Choose a dark room and set up the projector and video camera next to each other. Then simply project the film in a tight square and adjust the viewfinder in your camera so that the image fills the whole screen.

Press Play on the projector and Record on the camera to capture your footage. Does it work? Yes. Does it work well? That's a different question. Arias has tried this at home.

“It’s a bit of a project,” he says, “and the results were decent but not exceptional.”

VHS to Digital

Film shot decades ago can have uneven quality, but the problem can be even worse with old VHS tapes, as Hilton discovered. “My dad’s old camcorder definitely didn’t pick up the sound and images like I can now with just my phone,” he says.

VHS recordings were typically lower in quality than film, Arias says. So buying high-quality transfer equipment, which can cost hundreds of dollars, probably isn’t worthwhile for most people.

A number of service providers will transfer your old VHS to digital files, but the cost can add up. At Costco it costs $20 to transfer one VHS to DVD, and at Walgreens it’s $25. For both services, you’ll have to take your VHS tapes and a printed order form you create online to a store. It takes about three weeks to transfer VHS to DVD at both retailers.

Hilton elected to do it himself. The process isn't difficult, but you'll need a VCR. If you don’t have one, you can usually find one at a low price (or free) on sites like eBay, Craigslist, or Freecycle.

You’ll also need an analog video-capture dongle, with a USB at one end and audio and video inputs on the other.

Consumer Reports doesn't test these dongles but, as an example, the Elgato Systems USB Analog Video Capture Device and software package costs $65; it’s Mac & PC compatible. You can find similar devices for as little as $8, but buyer beware. Many online comments say that the accompanying software is often difficult to use and that the vendors might not offer good customer service. 

Next, it’s important to clean your VCR head and your VHS tapes.
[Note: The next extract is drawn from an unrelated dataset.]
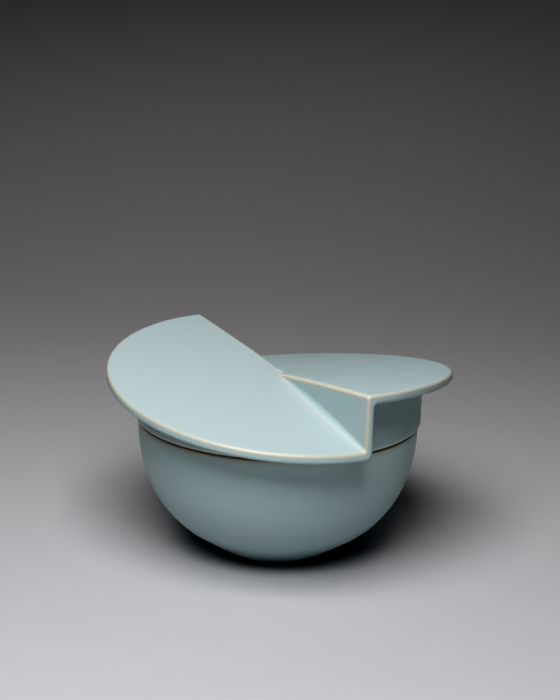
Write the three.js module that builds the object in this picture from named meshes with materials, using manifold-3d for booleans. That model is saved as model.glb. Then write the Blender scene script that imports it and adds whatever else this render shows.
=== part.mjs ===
// Lidded rice bowl in celadon-glazed stoneware.
//
// Millimetres, +Z up. The origin is on the bowl's axis, level with the underside of its foot ring.
// +X is to the right and +Y to the back. Two fired pieces: the bowl, and the lid that rests on its rim.
//
// The lid's top is one round, slightly domed disc cut across, near its diameter. Each half slopes along
// the cut, one up and the other down, so that an upright wall fills the step between them and changes
// sides at the middle. A collar under the disc carries it on the bowl's rim, and a ring inside the collar drops into
// the bowl's mouth and keeps the lid centred.

import * as THREE from 'three'
import { mergeVertices } from 'three/addons/utils/BufferGeometryUtils.js'
import Module from 'manifold-3d'

const wasm = await Module()
wasm.setup()

// Bowl
const BOWL_RADIUS = 60
const RIM_HEIGHT = 58.85
const WALL_CURVE = 2.32          // exponent of the wall's curve: 2 is an ellipse, more is fuller
const WALL_AT_RIM = 4
const FLOOR_THICKNESS = 3.6
const LIP_ROUNDING = 1.5
const FOOT_RADIUS = 23.5
const FOOT_WIDTH = 3.2
const FOOT_RECESS = 1.9
const FOOT_EDGE = 0.5
const FLARE_RADIUS = 37          // inward from here the wall runs straight down to the foot

// Lid
const SEAT_GAP = 0.3             // between the bowl's rim and the lid's seat
const PLATE_RADIUS = 73.6
const PLATE_THICKNESS = 4.15     // measured upright
const PLATE_CENTRE_HEIGHT = 76.1 // of the slopes, under the crown
const CROWN = 1.5                // swell of both halves at the middle
const SLOPE = 0.156              // rise of a half per millimetre along its slope
const SLOPE_TURN = 29.2          // degrees from the +Y axis towards -X, the way the left half rises
const FRONT_CUT_TURN = 28.5      // degrees from the +Y axis towards -X, in front of the middle
const BACK_CUT_TURN = 33.2       // the same behind the middle
const STEP_WALL_LEFT = -0.6      // the step wall's left and right faces, to the right of the axis
const STEP_WALL_RIGHT = 3
const COLLAR_RADIUS = 61.1
const COLLAR_THICKNESS = 3.8
const COLLAR_EDGE = 0.6
const SEAT_THICKNESS = 2.8
const RING_CLEARANCE = 1
const RING_THICKNESS = 3
const RING_DEPTH = 4.8

// Facets
const BOWL_SEGMENTS = 64
const LID_SEGMENTS = 120
const CROWN_SEGMENTS = 40        // a third of the lid's, so that their corners meet
const CROWN_STEPS = 5
const CURVE_STEPS = 13
const CURVE_TRIM = 0.05          // radians left out of a wall's curve where it meets the foot or the lip
const LIP_STEPS = 3

const REACH = 200                // longer than the object, for cutting tools
const CROWN_MARGIN = 1.1         // the crown's surface reaches this far, in disc radii

// The left half rises to the back, the right half falls
const LEFT = 1
const RIGHT = -1

const seatHeight = RIM_HEIGHT + SEAT_GAP
const mouthRadius = BOWL_RADIUS - WALL_AT_RIM

const glaze = { color: 0xb4cccb, roughness: 0.3, metalness: 0 }

const bowl = new THREE.Mesh(bowlGeometry(), new THREE.MeshStandardMaterial(glaze))
bowl.name = 'bowl'

const lid = new THREE.Mesh(lidGeometry(), new THREE.MeshStandardMaterial(glaze))
lid.name = 'lid'

const group = new THREE.Group()
group.add(bowl, lid)

// ---------------------------------------------------------------- bowl

// Radius at a height, on a wall that stands upright at `top` and levels out at `bottom`.
function wallRadius(height, radius, top, bottom) {
  const down = (top - height) / (top - bottom)
  return radius * (1 - down ** WALL_CURVE) ** (1 / WALL_CURVE)
}

function wallHeight(r, radius, top, bottom) {
  return top - (top - bottom) * (1 - (r / radius) ** WALL_CURVE) ** (1 / WALL_CURVE)
}

// A wall's points are counted by an angle that is 0 at the axis and a quarter turn at the rim.
function curveAngle(height, top, bottom) {
  return Math.acos(((top - height) / (top - bottom)) ** (WALL_CURVE / 2))
}

function wallPoints(from, to, radius, top, bottom) {
  const points = []
  for (let i = 0; i <= CURVE_STEPS; i++) {
    const angle = from + ((to - from) * i) / CURVE_STEPS
    const down = Math.cos(angle) ** (2 / WALL_CURVE)
    const height = top - down * (top - bottom)
    points.push(new THREE.Vector2(wallRadius(height, radius, top, bottom), height))
  }
  return points
}

function arcPoints(centre, radius, from, to, steps) {
  const points = []
  for (let i = 0; i <= steps; i++) {
    const angle = from + ((to - from) * i) / steps
    points.push(new THREE.Vector2(centre.x + radius * Math.cos(angle), centre.y + radius * Math.sin(angle)))
  }
  return points
}

function bowlGeometry() {
  const quarter = Math.PI / 2
  const flareTop = wallHeight(FLARE_RADIUS, BOWL_RADIUS, RIM_HEIGHT, 0)
  const insideBottom = FOOT_RECESS + FLOOR_THICKNESS
  const lipHeight = RIM_HEIGHT - LIP_ROUNDING
  const outerLip = new THREE.Vector2(BOWL_RADIUS - LIP_ROUNDING, lipHeight)
  const innerLip = new THREE.Vector2(mouthRadius + LIP_ROUNDING, lipHeight)
  const outerStart = curveAngle(flareTop, RIM_HEIGHT, 0)
  const outerEnd = curveAngle(lipHeight, RIM_HEIGHT, 0) - CURVE_TRIM
  const innerEnd = curveAngle(lipHeight, RIM_HEIGHT, insideBottom) - CURVE_TRIM
  const profile = [
    new THREE.Vector2(0, FOOT_RECESS),
    new THREE.Vector2(FOOT_RADIUS - FOOT_WIDTH - FOOT_EDGE, FOOT_RECESS),
    new THREE.Vector2(FOOT_RADIUS - FOOT_WIDTH, 0),
    new THREE.Vector2(FOOT_RADIUS - FOOT_EDGE, 0),
    new THREE.Vector2(FOOT_RADIUS, FOOT_EDGE / 2),
    ...wallPoints(outerStart, outerEnd, BOWL_RADIUS, RIM_HEIGHT, 0),
    ...arcPoints(outerLip, LIP_ROUNDING, 0, quarter, LIP_STEPS),
    ...arcPoints(innerLip, LIP_ROUNDING, quarter, 2 * quarter, LIP_STEPS),
    ...wallPoints(innerEnd, 0, mouthRadius, RIM_HEIGHT, insideBottom),
  ]
  profile[profile.length - 1].x = 0
  return upright(new THREE.LatheGeometry(profile, BOWL_SEGMENTS))
}

// ---------------------------------------------------------------- lid

function lidGeometry() {
  const disc = solid(upright(new THREE.CylinderGeometry(PLATE_RADIUS, PLATE_RADIUS, REACH, LID_SEGMENTS)))
  const middle = -PLATE_THICKNESS / 2

  const leftGround = solid(ground(-REACH, STEP_WALL_RIGHT))
  const rightGround = solid(ground(STEP_WALL_LEFT, REACH))
  const wallGround = solid(ground(STEP_WALL_LEFT, STEP_WALL_RIGHT))

  const leftPlate = layer(LEFT, -PLATE_THICKNESS, 0).intersect(leftGround)
  const rightPlate = layer(RIGHT, -PLATE_THICKNESS, 0).intersect(rightGround)
  const underEither = layer(LEFT, -REACH, 0).add(layer(RIGHT, -REACH, 0))
  const overEither = layer(LEFT, -PLATE_THICKNESS, REACH).add(layer(RIGHT, -PLATE_THICKNESS, REACH))
  const stepWall = wallGround.intersect(underEither).intersect(overEither)
  const top = leftPlate.add(rightPlate).add(stepWall).intersect(disc)

  const underLeft = layer(LEFT, -REACH, middle).intersect(leftGround)
  const underRight = layer(RIGHT, -REACH, middle).intersect(rightGround)
  const collar = solid(collarGeometry()).intersect(underLeft.add(underRight))

  return geometryOf(top.add(collar))
}

// A point beside the cut. The cut bends a little at the middle: `turn` gives the way it runs there.
// `along` is measured from the middle to the back, `across` from the axis to the right.
function cutPoint(turn, along, across) {
  const angle = THREE.MathUtils.degToRad(turn)
  return new THREE.Vector2(
    across * Math.cos(angle) - along * Math.sin(angle),
    across * Math.sin(angle) + along * Math.cos(angle),
  )
}

// The bend of a line that keeps `across` from both runs of the cut.
function bendPoint(across) {
  const half = THREE.MathUtils.degToRad(BACK_CUT_TURN - FRONT_CUT_TURN) / 2
  return cutPoint(FRONT_CUT_TURN, across * Math.tan(half), across)
}

// A tall prism over the strip of ground between two lines that run along the cut.
function ground(from, to) {
  const outline = [
    cutPoint(FRONT_CUT_TURN, -REACH, from),
    cutPoint(FRONT_CUT_TURN, -REACH, to),
    bendPoint(to),
    cutPoint(BACK_CUT_TURN, REACH, to),
    cutPoint(BACK_CUT_TURN, REACH, from),
    bendPoint(from),
  ]
  return new THREE.ExtrudeGeometry(new THREE.Shape(outline), { depth: REACH, bevelEnabled: false })
}

// Points from the axis out past the disc's rim, on a level swollen by the crown.
function crownPoints(level) {
  const points = []
  for (let i = 0; i <= CROWN_STEPS; i++) {
    const share = (CROWN_MARGIN * i) / CROWN_STEPS
    points.push(new THREE.Vector2(PLATE_RADIUS * share, level + CROWN * (1 - share ** 2)))
  }
  return points
}

// Everything between two levels that slope and swell with the left or the right half, both measured
// upright from its top face.
function layer(rise, low, high) {
  const turn = THREE.MathUtils.degToRad(SLOPE_TURN)
  const slopeX = -rise * SLOPE * Math.sin(turn)
  const slopeY = rise * SLOPE * Math.cos(turn)
  const shear = new THREE.Matrix4().set(1, 0, 0, 0, 0, 1, 0, 0, slopeX, slopeY, 1, 0, 0, 0, 0, 1)
  const profile = [...crownPoints(low), ...crownPoints(high).reverse()]
  const slab = upright(new THREE.LatheGeometry(profile, CROWN_SEGMENTS))
  slab.applyMatrix4(shear)
  slab.translate(0, 0, PLATE_CENTRE_HEIGHT)
  return solid(slab)
}

// Collar, seat on the bowl's rim, and the ring that drops into the bowl's mouth.
function collarGeometry() {
  const collarInside = COLLAR_RADIUS - COLLAR_THICKNESS
  const ringRadius = mouthRadius - RING_CLEARANCE
  const ringInside = ringRadius - RING_THICKNESS
  const ringBottom = seatHeight - RING_DEPTH
  const profile = [
    new THREE.Vector2(ringRadius, seatHeight),
    new THREE.Vector2(COLLAR_RADIUS - COLLAR_EDGE, seatHeight),
    new THREE.Vector2(COLLAR_RADIUS, seatHeight + COLLAR_EDGE),
    new THREE.Vector2(COLLAR_RADIUS, REACH),
    new THREE.Vector2(collarInside, REACH),
    new THREE.Vector2(collarInside, seatHeight + SEAT_THICKNESS),
    new THREE.Vector2(ringInside, seatHeight + SEAT_THICKNESS),
    new THREE.Vector2(ringInside, ringBottom),
    new THREE.Vector2(ringRadius - COLLAR_EDGE, ringBottom),
    new THREE.Vector2(ringRadius, ringBottom + COLLAR_EDGE),
    new THREE.Vector2(ringRadius, seatHeight),
  ]
  return upright(new THREE.LatheGeometry(profile, LID_SEGMENTS))
}

// ---------------------------------------------------------------- solids

// Turns a shape made about +Y so that its axis is +Z.
function upright(geometry) {
  return geometry.rotateX(Math.PI / 2)
}

function solid(geometry) {
  const bare = geometry.clone()
  bare.deleteAttribute('normal')
  bare.deleteAttribute('uv')
  const merged = mergeVertices(bare)
  return new wasm.Manifold(new wasm.Mesh({
    numProp: 3,
    vertProperties: merged.attributes.position.array,
    triVerts: merged.index.array,
  }))
}

function geometryOf(manifold) {
  const mesh = manifold.getMesh()
  const geometry = new THREE.BufferGeometry()
  geometry.setAttribute('position', new THREE.BufferAttribute(mesh.vertProperties, 3))
  geometry.setIndex(new THREE.BufferAttribute(mesh.triVerts, 1))
  geometry.computeVertexNormals()
  return geometry
}

export default group
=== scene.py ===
"""A lidded rice bowl in celadon-glazed stoneware, on a plain studio sweep.

The bowl is turned from a profile. The lid is described by distance fields, in millimetres: its halves,
step, collar and ring are blended with the soft roundings that a coat of glaze gives, and the surface
where the field is zero is meshed. Everything is then scaled to metres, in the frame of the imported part.
"""

import math

import bpy
import numpy as np
from mathutils import Matrix, Vector


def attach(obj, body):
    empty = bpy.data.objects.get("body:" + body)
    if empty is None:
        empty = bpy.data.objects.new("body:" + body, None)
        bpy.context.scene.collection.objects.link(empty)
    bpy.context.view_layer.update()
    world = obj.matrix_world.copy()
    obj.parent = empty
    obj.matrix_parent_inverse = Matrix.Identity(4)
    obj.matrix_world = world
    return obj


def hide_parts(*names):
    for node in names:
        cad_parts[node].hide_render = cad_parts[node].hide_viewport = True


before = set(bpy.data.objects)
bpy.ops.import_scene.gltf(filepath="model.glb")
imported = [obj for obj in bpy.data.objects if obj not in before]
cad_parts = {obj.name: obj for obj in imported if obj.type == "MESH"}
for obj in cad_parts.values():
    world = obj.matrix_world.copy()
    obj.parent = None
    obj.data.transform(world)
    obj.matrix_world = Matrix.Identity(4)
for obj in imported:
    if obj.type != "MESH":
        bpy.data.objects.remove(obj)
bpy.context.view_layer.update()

MM = 0.001

# ------------------------------------------------------------------ sizes, in millimetres
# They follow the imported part, and stay a little inside its outermost faces.

# Bowl. The wall is a superellipse with this exponent, 2 being a plain ellipse. Inward from the flare's
# radius it runs straight down to the foot.
BOWL_RADIUS = 60.0
RIM_HEIGHT = 58.85
WALL_CURVE = 2.32
WALL_AT_RIM = 4.0
FLOOR_TOP = 5.5
LIP_ROUNDING = 1.5
FLARE_RADIUS = 37.0
FOOT_RADIUS = 23.5
FOOT_WIDTH = 3.2
FOOT_RECESS = 1.9
SOLE_OUTER_ROUNDING = 0.5
SOLE_INNER_ROUNDING = 0.4
FLARE_START = 303       # degrees around the sole's outer rounding, where it points along the flare
RECESS_ROUNDING = 1.0
RECESS_LEAN = 0.2
BOWL_SEGMENTS = 240
WALL_STEPS = 70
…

Many local repair shops will clean the VCR heads for a low price. If you feel confident doing it yourself, you can find cheap cleaning kits online and a host of YouTube how-to videos to help you.
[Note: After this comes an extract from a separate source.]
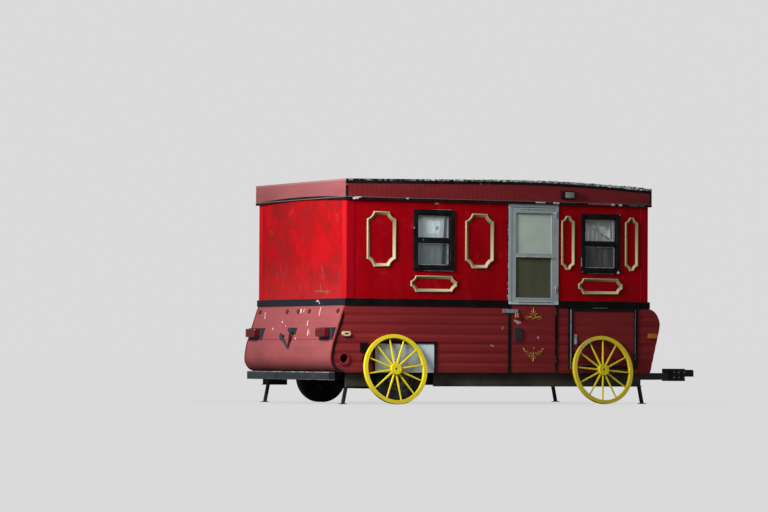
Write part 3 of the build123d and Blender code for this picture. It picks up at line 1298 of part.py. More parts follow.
with BuildPart() as side_markers:
    with BuildSketch(KERB_FACE):
        with Locations((REAR_X + MARKER_FROM_REAR, MARKER_HEIGHT)):
            SlotOverall(MARKER_WIDTH, MARKER_TALL)
        with Locations((REAR_X + AMBER_FROM_REAR, AMBER_HEIGHT)):
            Rectangle(AMBER_WIDTH, AMBER_TALL)
            chamfer(vertices(), AMBER_TALL / 5)
    extrude(amount=MARKER_PROUD)
    mirror(about=CENTRE)

with BuildPart() as porch_lamp:
    with BuildSketch(KERB_FACE.offset(ROOF_LIP)):
        panel(PORCH_FROM_REAR, PORCH_BOTTOM, PORCH_WIDTH, PORCH_HEIGHT)
    extrude(amount=PORCH_DEPTH)
    fillet(porch_lamp.edges().filter_by(Axis.X).group_by(Axis.Y)[0], PORCH_HEIGHT / 5)

with BuildPart() as side_fittings:
    with BuildSketch(KERB_FACE):
        panel(LATCH_FROM_REAR, LATCH_BOTTOM, LATCH_WIDTH, LATCH_HEIGHT)
    extrude(amount=LATCH_PROUD / 3)
    with BuildSketch(KERB_FACE):
        grip = LATCH_WIDTH / 4
        panel(LATCH_FROM_REAR + grip, LATCH_BOTTOM + grip, LATCH_WIDTH - 2 * grip, LATCH_HEIGHT / 2)
    extrude(amount=LATCH_PROUD)
    with BuildSketch(KERB_FACE):
        with Locations((REAR_X + PORT_FROM_REAR, PORT_HEIGHT)):
            Circle(PORT_RADIUS)
            Circle(PORT_HOLE_RADIUS, mode=Mode.SUBTRACT)
    extrude(amount=PORT_PROUD)
    with BuildSketch(KERB_FACE):
        with Locations((REAR_X + INLET_FROM_REAR, PORT_HEIGHT)):
            Circle(INLET_RADIUS)
        panel(VENT_FROM_REAR, VENT_BOTTOM, VENT_WIDTH, VENT_HEIGHT)
    extrude(amount=VENT_PROUD)
    slat_pitch = VENT_HEIGHT / (VENT_SLATS + 1)
    with BuildSketch(KERB_FACE.offset(VENT_PROUD)):
        for place in range(VENT_SLATS):
            bottom = VENT_BOTTOM + slat_pitch * (place + 0.75)
            panel(VENT_FROM_REAR + slat_pitch, bottom, VENT_WIDTH - 2 * slat_pitch, slat_pitch / 2)
    extrude(amount=-VENT_PROUD / 2, mode=Mode.SUBTRACT)

PIECES = {
    "main_rails": main_rails,
    "tongue_beams": tongue_beams,
    "cross_members": cross_members,
    "side_sills": side_sills,
    "tongue_head": tongue_head,
    "coupler": coupler,
    "bumper": bumper,
    "floor_deck": floor_deck,
    "wheel_boxes": wheel_boxes,
    "lower_sides": lower_sides,
    "lower_ends": lower_ends,
    "wheel_skirts": wheel_skirts,
    "side_trims": side_trims,
    "hatch_panel": hatch_panel,
    "belt": belt,
    "upper_sides": upper_sides,
    "upper_ends": upper_ends,
    "corner_boards": corner_boards,
    "roof_band": roof_band,
    "roof_skin": roof_skin,
    "roof_trims": roof_trims,
    "window_frames": window_frames,
    "window_sashes": window_sashes,
    "window_glass": window_glass,
    "curtains": curtains,
    "mouldings": mouldings,
    "door_frame": door_frame,
    "door_upper": door_upper,
    "door_glass": door_glass,
    "door_screen": door_screen,
    "door_lower": door_lower,
    "door_hinges": door_hinges,
    "door_hardware": door_hardware,
    "axle_beam": axle_beam,
    "leaf_springs": leaf_springs,
    "spring_hangers": spring_hangers,
    "tyre_kerb": tyre_kerb,
    "rim_kerb": rim_kerb,
    "hub_kerb": hub_kerb,
    "tyre_far": tyre_far,
    "rim_far": rim_far,
    "hub_far": hub_far,
    "leg_brackets": leg_brackets,
    "leg_rear_kerb": leg_rear_kerb,
    "leg_front_kerb": leg_front_kerb,
    "leg_rear_far": leg_rear_far,
    "leg_front_far": leg_front_far,
    "wagon_rims": wagon_rims,
    "wagon_hubs": wagon_hubs,
    "wagon_spokes": wagon_spokes,
    "tail_lamps": tail_lamps,
    "rear_brackets": rear_brackets,
    "marker_lamps": marker_lamps,
    "side_markers": side_markers,
    "porch_lamp": porch_lamp,
    "side_fittings": side_fittings,
}
for name, piece in PIECES.items():
    piece.part.label = name
    export_step(piece.part, f"parts/{name}.step")
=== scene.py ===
"""Looks of the vardo wagon: finishes, trim, curtains and small fittings over the CAD frame.

Metres, in the CAD's frame: +X points forward, -Y is the kerb side with the door, +Z is up. Lengths
named from_rear are measured from the rear upper wall, and heights from the ground.
"""
import math
import random

import bpy
from mathutils import Matrix, Vector, noise


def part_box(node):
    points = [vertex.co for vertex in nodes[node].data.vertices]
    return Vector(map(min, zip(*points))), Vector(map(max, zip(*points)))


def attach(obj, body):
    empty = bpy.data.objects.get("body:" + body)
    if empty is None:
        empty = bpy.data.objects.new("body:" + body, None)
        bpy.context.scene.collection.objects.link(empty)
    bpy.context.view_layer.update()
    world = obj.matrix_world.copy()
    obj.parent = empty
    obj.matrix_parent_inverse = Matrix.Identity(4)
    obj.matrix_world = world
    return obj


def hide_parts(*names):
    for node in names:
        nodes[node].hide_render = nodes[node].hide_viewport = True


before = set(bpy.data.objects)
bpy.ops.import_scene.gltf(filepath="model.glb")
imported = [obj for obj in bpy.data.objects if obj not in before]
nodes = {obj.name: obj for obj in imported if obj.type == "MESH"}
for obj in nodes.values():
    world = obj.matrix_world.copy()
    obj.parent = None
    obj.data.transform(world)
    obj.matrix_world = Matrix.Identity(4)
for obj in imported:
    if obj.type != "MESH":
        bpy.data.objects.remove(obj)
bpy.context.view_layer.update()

# Faces of the body, read from the frame
wall_low, wall_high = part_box("upper_sides")
REAR_X, KERB_Y, BELT_TOP = wall_low
FRONT_X, FAR_Y, WALL_TOP = wall_high
MID_Y = (KERB_Y + FAR_Y) / 2
MIDDLE_X = (REAR_X + FRONT_X) / 2
KERB = -1
FAR = 1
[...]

To clean your VHS tapes, simply dust any exposed tape and manually twirl the spokes to loosen them up before playing. If your tapes are in particularly bad shape, consider having them professionally cleaned.
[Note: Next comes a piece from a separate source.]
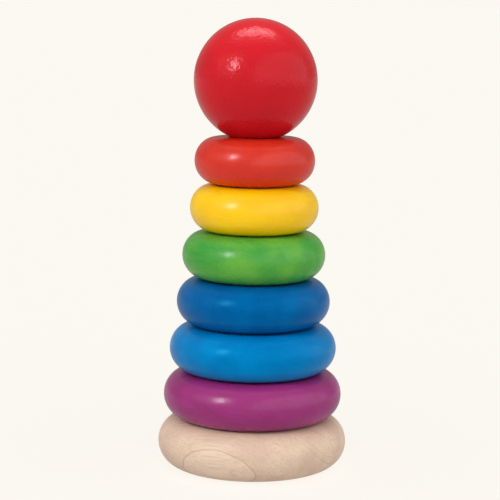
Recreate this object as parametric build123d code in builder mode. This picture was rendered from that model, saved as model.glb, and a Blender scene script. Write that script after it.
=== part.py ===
from build123d import *

import os
from math import radians, tan

# Stacking ring toy, turned from solid wood.
#
# A round base holds a glued-in upright post. Six loose rings of falling diameter drop over the
# post, and a ball with a blind bore caps it. Every piece is a body of revolution about the
# post's axis. Sizes are in millimetres, +Z is up, and the origin is the centre of the base's
# underside.

# Base
base_diameter = 90.0
base_height = 23.2
base_side_depth = 10.7  # how far in from its widest point the rounded side reaches

# Rings, from the bottom of the stack to the top
ring_diameters = {
    "purple_ring": 85.0,
    "light_blue_ring": 79.5,
    "dark_blue_ring": 73.0,
    "green_ring": 68.0,
    "yellow_ring": 61.0,
    "orange_ring": 57.0,
}
ring_thickness = 22.4
ring_side_depth = 10.2
ring_bore_clearance = 1.0  # radial gap to the post
ring_bore_rim_radius = 2.0

# Ball
ball_diameter = 58.2
ball_seat_width = 3.3  # how far the flat that it rests on reaches out from its bore
ball_bore_clearance = 0.75  # radial gap to the post
ball_bore_rim_radius = 1.2
ball_tip_clearance = 1.5  # gap between the post's tip and the end of the bore's straight wall
ball_drill_point_angle = 118.0  # full angle of the cone that the drill leaves at the bore's end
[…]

Connect your computer to the VCR via the dongle, and install the software. The program will walk you through the process of naming your file and ensuring that you can see the image onscreen. When you’re ready, hit Record within the program and Play on your VCR. Just as with film, this is an analog process: An hour of video will take an hour to transfer.

“It took a long time,” Hilton says about his VHS conversion project. “But once I had the equipment set up, it was pretty easy.” 

Future-Proofing Your Own Videos

Since the Lumière brothers showed the first motion picture in 1895, the technology has been evolving constantly. And it’s likely we’ll see the media formats of today become the digital dust collectors of tomorrow.

If you're already in this spot, with video footage on your computer that you can't play on your smartphone, Arias recommends the VLC media player, a free, open-source tool that plays most multimedia formats and is compatible across many platforms, including iOS, Windows, and Android.

Somewhere down the line, you or a loved one might want to dig through video files and convert them to work with the latest in technological advancements. Make it easier by saving your files in well-labeled, easy-to-find places on your computer now—and backing them up to an external hard drive or the cloud.

Steinberg recommends doing both. Use a physical external hard drive in case of data loss on the cloud, and save to the cloud in case your hard drive gets lost or damaged.

Arias says that sharing your movies can be another fail-safe. Do that, and if you lose files you may be able to get them back from friends and family.

“When it comes to music, I’m more of a looking-forward guy than a looking-back guy,” Hilton reflects. “But after I uploaded some of those files to YouTube, I reconnected with a lot of people from that time. We even got a little following. It was cool to remember that part of the journey.”